>> start GIVEN MATERIAL

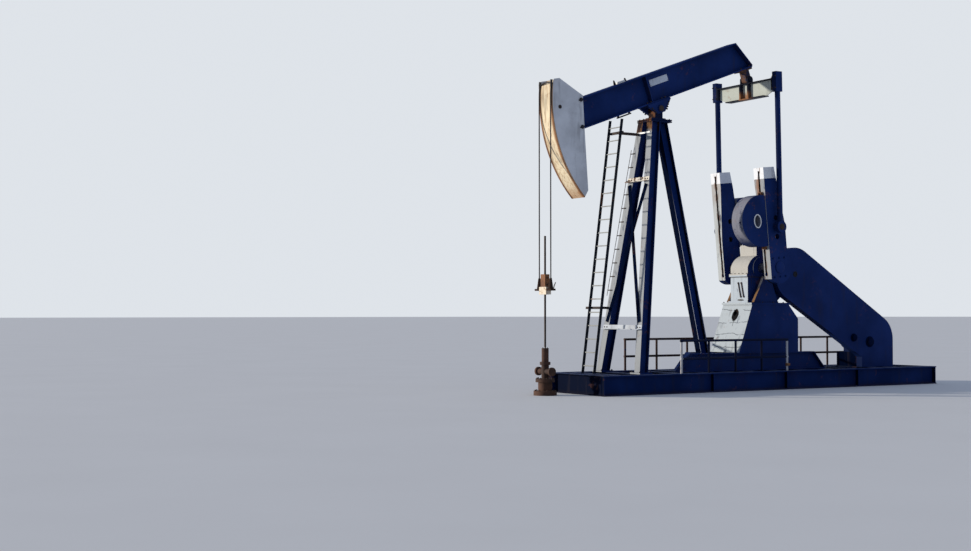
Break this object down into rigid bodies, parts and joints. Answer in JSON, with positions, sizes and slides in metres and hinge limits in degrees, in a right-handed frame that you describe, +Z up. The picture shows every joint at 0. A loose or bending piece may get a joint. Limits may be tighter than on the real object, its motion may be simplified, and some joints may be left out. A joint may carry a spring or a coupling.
{
  "type": "pumpjack",
  "caption": "Beam pumping unit: walking beam with horsehead and rope bridle, cranks with counterweights, gear reducer and motor on a steel skid, with its wellhead.",
  "frame": {"origin": "on the ground, on the centre line, straight below the walking beam's pivot, at the underside of the skid", "axes": "+X along the skid from the well towards the motor, +Y to the far side, the one without the belt guard, +Z up"},
  "size_m": [10.43, 2.016, 7.4705],
  "materials": {
    "blue_paint": "faded dark blue paint",
    "white_paint": "weathered white paint",
    "rusted_steel": "rusted",
    "bare_steel": "machined",
    "wire_rope": "greased wire rope"
  },
  "bodies": {
    "base": {"skid_rail_near": "blue_paint", "skid_rail_far": "blue_paint", "skid_cross_beams": "blue_paint", "riser_beams": "blue_paint", "pedestal": "blue_paint", "reducer_case": "blue_paint", "reducer_cover": "blue_paint", "front_leg_near": "blue_paint", "front_leg_far": "blue_paint", "rear_leg": "blue_paint", "brace_front": "blue_paint", "brace_rear": "blue_paint", "saddle_housing": "blue_paint", "ladder": "blue_paint", "ladder_brackets": "blue_paint", "belt_guard": "blue_paint", "motor": "blue_paint", "motor_base": "blue_paint", "brake_drum": "blue_paint", "crank_guard_near": "blue_paint", "crank_guard_far": "blue_paint", "lower_tie": "rusted_steel", "upper_tie": "rusted_steel", "post_cap": "rusted_steel", "wellhead": "rusted_steel", "polished_rod": "bare_steel", "bridle_ropes": "wire_rope"},
    "crank": {"crankshaft": "bare_steel", "crank_near": "blue_paint", "crank_far": "blue_paint", "counterweight_near": "blue_paint", "counterweight_far": "blue_paint"},
    "beam": {"walking_beam": "blue_paint", "saddle_bracket": "blue_paint", "tail_bearing": "blue_paint", "horsehead_sides": "white_paint", "horsehead_face": "white_paint", "rope_tracks": "rusted_steel", "rope_anchors": "wire_rope"},
    "equalizer": {"equalizer_beam": "white_paint", "pitman_near": "blue_paint", "pitman_far": "blue_paint"},
    "rod": {"carrier_bar": "rusted_steel", "rod_clamp": "rusted_steel", "rod_sleeve": "bare_steel"}
  },
  "joints": [
    {"name": "crank_turn", "type": "hinge", "parent": "base", "child": "crank", "pos_m": [2.69, 0, 2.6], "axis": [0, -1, 0], "range_deg": [0, 178.42]},
    {"name": "beam_rock", "type": "hinge", "parent": "base", "child": "beam", "pos_m": [0, 0, 5.88], "axis": [0, 1, 0], "range_deg": [0, 37.6]},
    {"name": "equalizer_swing", "type": "hinge", "parent": "beam", "child": "equalizer", "pos_m": [2.53712, 0, 6.71722], "axis": [0, -1, 0], "range_deg": [0, 40.42]},
    {"name": "rod_lift", "type": "slide", "parent": "base", "child": "rod", "axis": [0, 0, 1], "range_m": [0, 1.8376], "deforming": ["bridle_ropes"]}
  ],
  "couplings": [
    {"joint": "beam_rock", "follows": "crank_turn", "ratio": 0.21063},
    {"joint": "equalizer_swing", "follows": "crank_turn", "ratio": 0.22642},
    {"joint": "rod_lift", "follows": "crank_turn", "m_per_rad": 0.58975}
  ]
}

>> end GIVEN MATERIAL

* **WRITTEN EXERCISE**:
Reproduce the material in full, with no word added or dropped.

* **RESPONSE**:
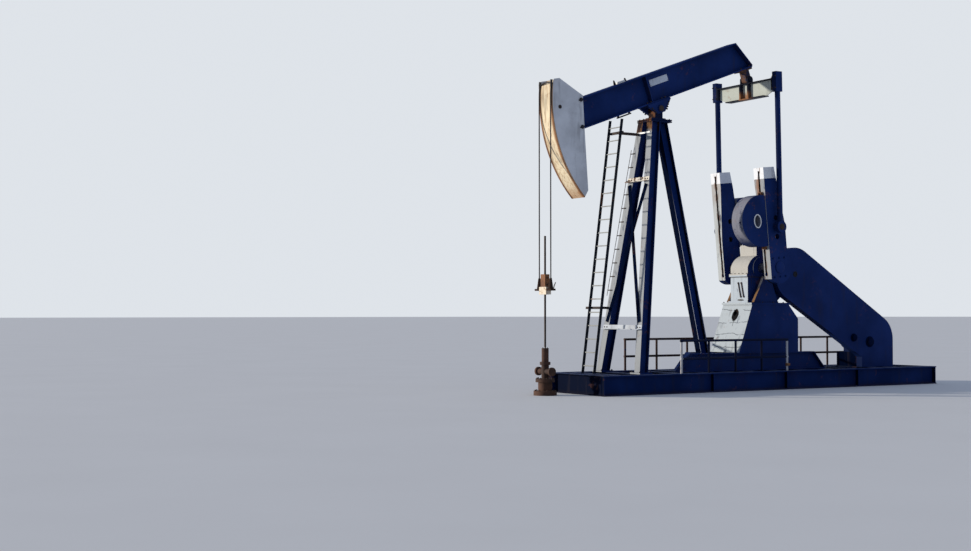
Break this object down into rigid bodies, parts and joints. Answer in JSON, with positions, sizes and slides in metres and hinge limits in degrees, in a right-handed frame that you describe, +Z up. The picture shows every joint at 0. A loose or bending piece may get a joint. Limits may be tighter than on the real object, its motion may be simplified, and some joints may be left out. A joint may carry a spring or a coupling.
{
  "type": "pumpjack",
  "caption": "Beam pumping unit: walking beam with horsehead and rope bridle, cranks with counterweights, gear reducer and motor on a steel skid, with its wellhead.",
  "frame": {"origin": "on the ground, on the centre line, straight below the walking beam's pivot, at the underside of the skid", "axes": "+X along the skid from the well towards the motor, +Y to the far side, the one without the belt guard, +Z up"},
  "size_m": [10.43, 2.016, 7.4705],
  "materials": {
    "blue_paint": "faded dark blue paint",
    "white_paint": "weathered white paint",
    "rusted_steel": "rusted",
    "bare_steel": "machined",
    "wire_rope": "greased wire rope"
  },
  "bodies": {
    "base": {"skid_rail_near": "blue_paint", "skid_rail_far": "blue_paint", "skid_cross_beams": "blue_paint", "riser_beams": "blue_paint", "pedestal": "blue_paint", "reducer_case": "blue_paint", "reducer_cover": "blue_paint", "front_leg_near": "blue_paint", "front_leg_far": "blue_paint", "rear_leg": "blue_paint", "brace_front": "blue_paint", "brace_rear": "blue_paint", "saddle_housing": "blue_paint", "ladder": "blue_paint", "ladder_brackets": "blue_paint", "belt_guard": "blue_paint", "motor": "blue_paint", "motor_base": "blue_paint", "brake_drum": "blue_paint", "crank_guard_near": "blue_paint", "crank_guard_far": "blue_paint", "lower_tie": "rusted_steel", "upper_tie": "rusted_steel", "post_cap": "rusted_steel", "wellhead": "rusted_steel", "polished_rod": "bare_steel", "bridle_ropes": "wire_rope"},
    "crank": {"crankshaft": "bare_steel", "crank_near": "blue_paint", "crank_far": "blue_paint", "counterweight_near": "blue_paint", "counterweight_far": "blue_paint"},
    "beam": {"walking_beam": "blue_paint", "saddle_bracket": "blue_paint", "tail_bearing": "blue_paint", "horsehead_sides": "white_paint", "horsehead_face": "white_paint", "rope_tracks": "rusted_steel", "rope_anchors": "wire_rope"},
    "equalizer": {"equalizer_beam": "white_paint", "pitman_near": "blue_paint", "pitman_far": "blue_paint"},
    "rod": {"carrier_bar": "rusted_steel", "rod_clamp": "rusted_steel", "rod_sleeve": "bare_steel"}
  },
  "joints": [
    {"name": "crank_turn", "type": "hinge", "parent": "base", "child": "crank", "pos_m": [2.69, 0, 2.6], "axis": [0, -1, 0], "range_deg": [0, 178.42]},
    {"name": "beam_rock", "type": "hinge", "parent": "base", "child": "beam", "pos_m": [0, 0, 5.88], "axis": [0, 1, 0], "range_deg": [0, 37.6]},
    {"name": "equalizer_swing", "type": "hinge", "parent": "beam", "child": "equalizer", "pos_m": [2.53712, 0, 6.71722], "axis": [0, -1, 0], "range_deg": [0, 40.42]},
    {"name": "rod_lift", "type": "slide", "parent": "base", "child": "rod", "axis": [0, 0, 1], "range_m": [0, 1.8376], "deforming": ["bridle_ropes"]}
  ],
  "couplings": [
    {"joint": "beam_rock", "follows": "crank_turn", "ratio": 0.21063},
    {"joint": "equalizer_swing", "follows": "crank_turn", "ratio": 0.22642},
    {"joint": "rod_lift", "follows": "crank_turn", "m_per_rad": 0.58975}
  ]
}